> The problem: Take the data below and extract the lines from the one with "obj.matrix_world = Matrix.Identity(4)" to the one with "PORT_MOUTH_DEPTHS = (-0.0012, -0.0003)", inclusive, exactly as written.

> Material:

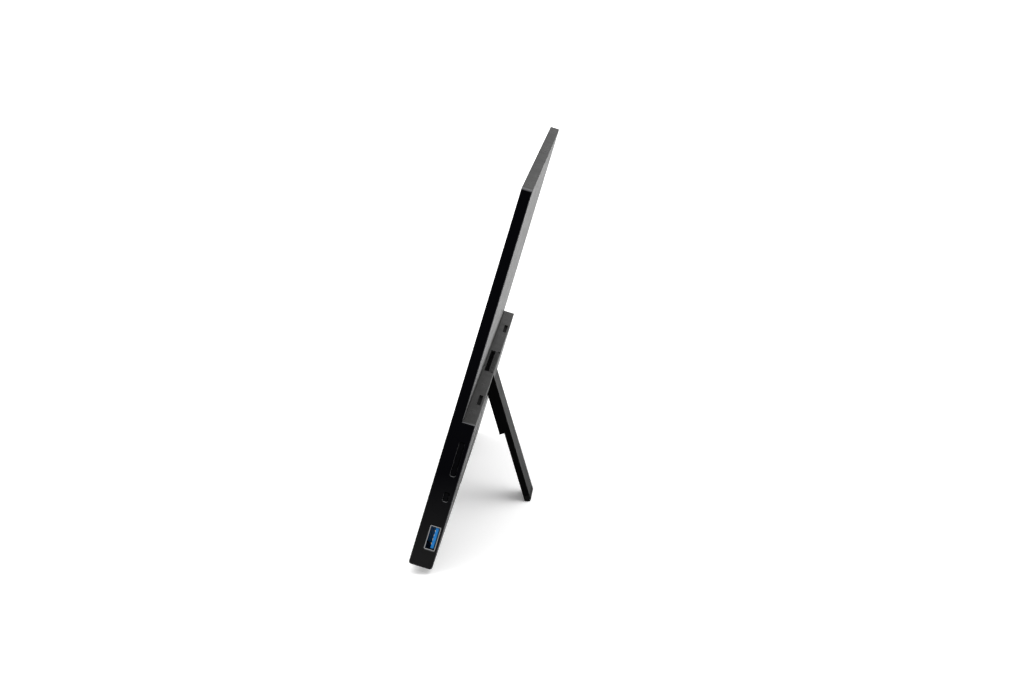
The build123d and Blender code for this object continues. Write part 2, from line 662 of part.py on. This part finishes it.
with BuildPart() as rubber_feet:
    wedge = [
        (FOOT_N[0], 0),
        (FOOT_N[0] + 0.4, table_u(FOOT_N[0] + 0.4) + 1.0),
        (FOOT_N[0] + 1.2, table_u(FOOT_N[0] + 1.2)),
        (FOOT_N[1] - 0.2, table_u(FOOT_N[1] - 0.2)),
        (FOOT_N[1], 0),
    ]
    for foot_x in ((-135.0, -95.0), (95.0, 135.0)):
        profile(wedge, foot_x)
save(rubber_feet.part, "rubber_feet")

# ---------------------------------------------------------------- kickstand
PAD_LEN = 3.0
PAD_TOP = leg_length(LEG_IN) - PAD_LEN
PLATE_TOP = 2.6
HALF_LEG = LEG_W / 2
PLATE_SCREWS = [(-8.0, -14.0), (8.0, -14.0), (0.0, -62.0)]
BLOCK_SINK = 2.6
LEG_SINK = 0.8

with BuildPart() as leg_body:
    body_points = [
        (0, 0),
        (LEG_OUT, 0),
        (LEG_OUT, -PAD_TOP),
        (LEG_IN, -PAD_TOP),
        (LEG_IN, -LEG_BLOCK_LEN),
        (LEG_BLOCK_IN, -LEG_BLOCK_LEN),
        (LEG_BLOCK_IN, -2.5),
        (LEG_BLOCK_IN + 1.6, 0),
    ]
    with BuildSketch(leg_plane(-HALF_LEG)) as leg_outline:
        with BuildLine():
            Polyline(*body_points, close=True)
        make_face()
        Circle(LEG_OUT)
        Circle(PIN_R, mode=Mode.SUBTRACT)
    extrude(leg_outline.sketch, amount=LEG_W)
    plate_pocket = [
        (LEG_OUT - LEG_PLATE_T, -PLATE_TOP),
        (LEG_OUT + 1, -PLATE_TOP),
        (LEG_OUT + 1, -PAD_TOP - 1),
        (LEG_OUT - LEG_PLATE_T, -PAD_TOP - 1),
    ]
    pocket_half = HALF_LEG - LEG_LIP
    profile(plate_pocket, (-pocket_half, pocket_half), plane=leg_plane, mode=Mode.SUBTRACT)
    rod(PLATE_SCREWS[:2], SCREW_R, leg_face_plane(LEG_OUT - LEG_PLATE_T), LEG_BLOCK_T, mode=Mode.SUBTRACT)
    rod(PLATE_SCREWS[2:], SCREW_R, leg_face_plane(LEG_OUT - LEG_PLATE_T), LEG_T, mode=Mode.SUBTRACT)
    rod(PLATE_SCREWS[:2], HEAD_HOLE_R, leg_face_plane(LEG_BLOCK_IN + BLOCK_SINK), 3.0, mode=Mode.SUBTRACT)
    rod(PLATE_SCREWS[2:], HEAD_HOLE_R, leg_face_plane(LEG_IN + LEG_SINK), 2.0, mode=Mode.SUBTRACT)
    leg_rim = leg_body.faces().filter_by(Axis.X).group_by(Axis.X)
    chamfer(leg_rim[0].edges().filter_by(GeomType.LINE), LEG_CHAMFER)
    chamfer(leg_rim[-1].edges().filter_by(GeomType.LINE), LEG_CHAMFER)
save(leg_body.part, "leg_body")

with BuildPart() as leg_plate:
    plate_points = [
        (LEG_OUT, -PLATE_TOP),
        (LEG_OUT, -PAD_TOP),
        (LEG_OUT - LEG_PLATE_T, -PAD_TOP),
        (LEG_OUT - LEG_PLATE_T, -PLATE_TOP),
    ]
    plate_half = HALF_LEG - LEG_LIP - PANEL_GAP
    profile(plate_points, (-plate_half, plate_half), plane=leg_plane)
    outer_edges = leg_plate.faces().sort_by(Axis.Y)[-1].edges()
    fillet(outer_edges, PLATE_EDGE_R)
save(leg_plate.part, "leg_plate")

with BuildPart() as leg_foot_pad:
    pad_points = [
        (LEG_IN, -PAD_TOP),
        (LEG_IN, -leg_length(LEG_IN)),
        (LEG_OUT - 1.0, -leg_length(LEG_OUT - 1.0)),
        (LEG_OUT, -leg_length(LEG_OUT - 1.0) + 0.9),
        (LEG_OUT, -PAD_TOP),
    ]
    profile(pad_points, (-HALF_LEG, HALF_LEG), plane=leg_plane)
    low_edges = leg_foot_pad.edges().filter_by(lambda e: e.center().Z < 0.9)
    fillet(low_edges, PAD_EDGE_R)
save(leg_foot_pad.part, "leg_foot_pad")

with BuildPart() as leg_screws:
    plate_seat = leg_face_plane(LEG_OUT - LEG_PLATE_T)
    rod(PLATE_SCREWS[:2], THREAD_R, plate_seat, LEG_BLOCK_T - LEG_PLATE_T - BLOCK_SINK)
    rod(PLATE_SCREWS[:2], HEAD_R, leg_face_plane(LEG_BLOCK_IN + BLOCK_SINK), 0.8)
    rod(PLATE_SCREWS[2:], THREAD_R, plate_seat, LEG_T - LEG_PLATE_T - LEG_SINK)
    rod(PLATE_SCREWS[2:], HEAD_R, leg_face_plane(LEG_IN + LEG_SINK), 0.75)
save(leg_screws.part, "leg_screws")

with BuildPart() as hinge_pin:
    with BuildSketch(leg_plane(-PIN_LEN / 2)):
        Circle(PIN_R)
    extrude(amount=PIN_LEN)
    chamfer(hinge_pin.edges().filter_by(GeomType.CIRCLE), 0.2)
save(hinge_pin.part, "hinge_pin")
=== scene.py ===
"""Looks for the all-in-one PC: materials, studio floor, sky, lights and camera."""
import json
from math import cos, radians, sin

import bpy
from mathutils import Matrix, Vector


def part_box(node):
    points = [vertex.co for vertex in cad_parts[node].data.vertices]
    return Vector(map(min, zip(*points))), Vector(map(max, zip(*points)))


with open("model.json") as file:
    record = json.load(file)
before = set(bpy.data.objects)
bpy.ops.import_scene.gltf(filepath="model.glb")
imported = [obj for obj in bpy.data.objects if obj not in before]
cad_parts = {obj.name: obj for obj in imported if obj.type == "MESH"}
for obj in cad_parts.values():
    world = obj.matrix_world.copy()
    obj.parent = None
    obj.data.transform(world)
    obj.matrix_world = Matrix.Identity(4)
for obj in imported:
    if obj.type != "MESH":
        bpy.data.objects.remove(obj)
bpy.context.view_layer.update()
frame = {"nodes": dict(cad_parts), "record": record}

# ---------------------------------------------------------------- where things are, in metres
LEAN = radians(16.5)
UP_SLAB = Vector((0, sin(LEAN), cos(LEAN)))
ACROSS = Vector((1, 0, 0))
UP = Vector((0, 0, 1))
TABLE = Vector((0, 0, 0))
PANEL_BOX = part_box("lcd_panel")
CAMERA_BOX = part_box("camera_module")
SCREEN_CENTRE = (PANEL_BOX[0] + PANEL_BOX[1]) / 2
LENS_CENTRE = (CAMERA_BOX[0] + CAMERA_BOX[1]) / 2
ACTIVE_SIZE = Vector((0.3095, 0.174))
PUPIL_R = 0.0008
RING_INNER_R = 0.0015
RING_OUTER_R = 0.0022
# Heights over which the trim's lighter tint fades out.
LOW_TINT_HEIGHTS = (0.008, 0.055)
# Distances from the port's mouth over which its steel goes from dark to bright.
PORT_MOUTH_DEPTHS = (-0.0012, -0.0003)

# ---------------------------------------------------------------- surface detail
# Noise fields: scale, detail and roughness.
DRIFT = (60.0, 6.0, 0.7)
SMUDGE = (90.0, 5.0, 0.65)
STREAKS = (1.0, 4.0, 0.6)
CREASES = (160.0, 5.0, 0.7)
GLASS_SMEAR = (25.0, 5.0, 0.7)
GRAIN_DETAIL = 2.0
DRIFT_SHARE = 0.45
GRAIN_SHARE = 0.55
GLOSS_GRAIN = 2200.0
METAL_PATCHES = 120.0
BOARD_PATCHES = 200.0
TRACK_SCALE = 320.0
TRACK_EDGE = (0.02, 0.07)
FLOOR_MOTTLE = 3.0
FLOOR_MOTTLE_GAIN = 1.01
# Bump depths in metres.
GRAIN_DEPTH = 0.0001
STREAK_DEPTH = 0.00005
CREASE_DEPTH = 0.0003
# A bevel lies between the flat side and the narrow faces, told apart by the normal's X.
SIDE_NORMAL_X = (0.80, 0.97)
NARROW_NORMAL_X = (0.05, 0.35)


# ---------------------------------------------------------------- material helpers
class Nodes:
    """A material's node tree with short calls for the nodes that the materials share."""

    def __init__(self, name):
        self.material = bpy.data.materials.new(name)
        self.material.use_nodes = True
        self.tree = self.material.node_tree
        self.shader = self.tree.nodes["Principled BSDF"]
        self.place = self.add("ShaderNodeTexCoord").outputs["Object"]

    def add(self, kind, **settings):
        node = self.tree.nodes.new(kind)
        for key, value in settings.items():
            setattr(node, key, value)
        return node

    def link(self, source, target):
        self.tree.links.new(source, target)

    def set(self, **sockets):
        for key, value in sockets.items():
            self.shader.inputs[key.replace("_", " ")].default_value = value

    def drive(self, **sockets):
        for key, source in sockets.items():
            self.link(source, self.shader.inputs[key.replace("_", " ")])

    def stretched(self, scale):
        mapping = self.add("ShaderNodeMapping")
        mapping.inputs["Scale"].default_value = scale
        self.link(self.place, mapping.inputs["Vector"])
        return mapping.outputs["Vector"]

    def noise(self, scale, detail=3.0, rough=0.55, vector=None):
        node = self.add("ShaderNodeTexNoise")
        node.inputs["Scale"].default_value = scale
        node.inputs["Detail"].default_value = detail
        node.inputs["Roughness"].default_value = rough
        self.link(vector or self.place, node.inputs["Vector"])
        return node.outputs["Fac"]

    def spread(self, value, low, high, start=0.3, end=0.7):
        """Maps a value from start and end to low and high."""
        node = self.add("ShaderNodeMapRange")
        node.inputs["From Min"].default_value = start
        node.inputs["From Max"].default_value = end
        node.inputs["To Min"].default_value = low
        node.inputs["To Max"].default_value = high
        self.link(value, node.inputs["Value"])
        return node.outputs["Result"]

    def math(self, operation, first, second=0.0):
        node = self.add("ShaderNodeMath", operation=operation)
        for socket, value in zip(node.inputs, (first, second)):
            if isinstance(value, (int, float)):
                socket.default_value = value
            else:
                self.link(value, socket)
        return node.outputs["Value"]

    def colours(self, value, first, second):
        """A mix of two colours, each given as numbers or as a node's output."""
        node = self.add("ShaderNodeMix", data_type="RGBA")
        for socket, colour in ((node.inputs["A"], first), (node.inputs["B"], second)):
            if isinstance(colour, tuple):
                socket.default_value = (*colour, 1)
            else:
                self.link(colour, socket)
        self.link(value, node.inputs["Factor"])
        return node.outputs["Result"]

    def bump(self, height, strength, distance):
        node = self.add("ShaderNodeBump")
        node.inputs["Strength"].default_value = strength
        node.inputs["Distance"].default_value = distance
        self.link(height, node.inputs["Height"])
        self.drive(Normal=node.outputs["Normal"])

    def along(self, direction, origin):
        """How far a point lies from the origin along a direction, in metres."""
        node = self.add("ShaderNodeVectorMath", operation="DOT_PRODUCT")
        node.inputs[1].default_value = direction
        self.link(self.place, node.inputs[0])
        return self.math("SUBTRACT", node.outputs["Value"], direction.dot(origin))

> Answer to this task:
    obj.matrix_world = Matrix.Identity(4)
for obj in imported:
    if obj.type != "MESH":
        bpy.data.objects.remove(obj)
bpy.context.view_layer.update()
frame = {"nodes": dict(cad_parts), "record": record}

# ---------------------------------------------------------------- where things are, in metres
LEAN = radians(16.5)
UP_SLAB = Vector((0, sin(LEAN), cos(LEAN)))
ACROSS = Vector((1, 0, 0))
UP = Vector((0, 0, 1))
TABLE = Vector((0, 0, 0))
PANEL_BOX = part_box("lcd_panel")
CAMERA_BOX = part_box("camera_module")
SCREEN_CENTRE = (PANEL_BOX[0] + PANEL_BOX[1]) / 2
LENS_CENTRE = (CAMERA_BOX[0] + CAMERA_BOX[1]) / 2
ACTIVE_SIZE = Vector((0.3095, 0.174))
PUPIL_R = 0.0008
RING_INNER_R = 0.0015
RING_OUTER_R = 0.0022
# Heights over which the trim's lighter tint fades out.
LOW_TINT_HEIGHTS = (0.008, 0.055)
# Distances from the port's mouth over which its steel goes from dark to bright.
PORT_MOUTH_DEPTHS = (-0.0012, -0.0003)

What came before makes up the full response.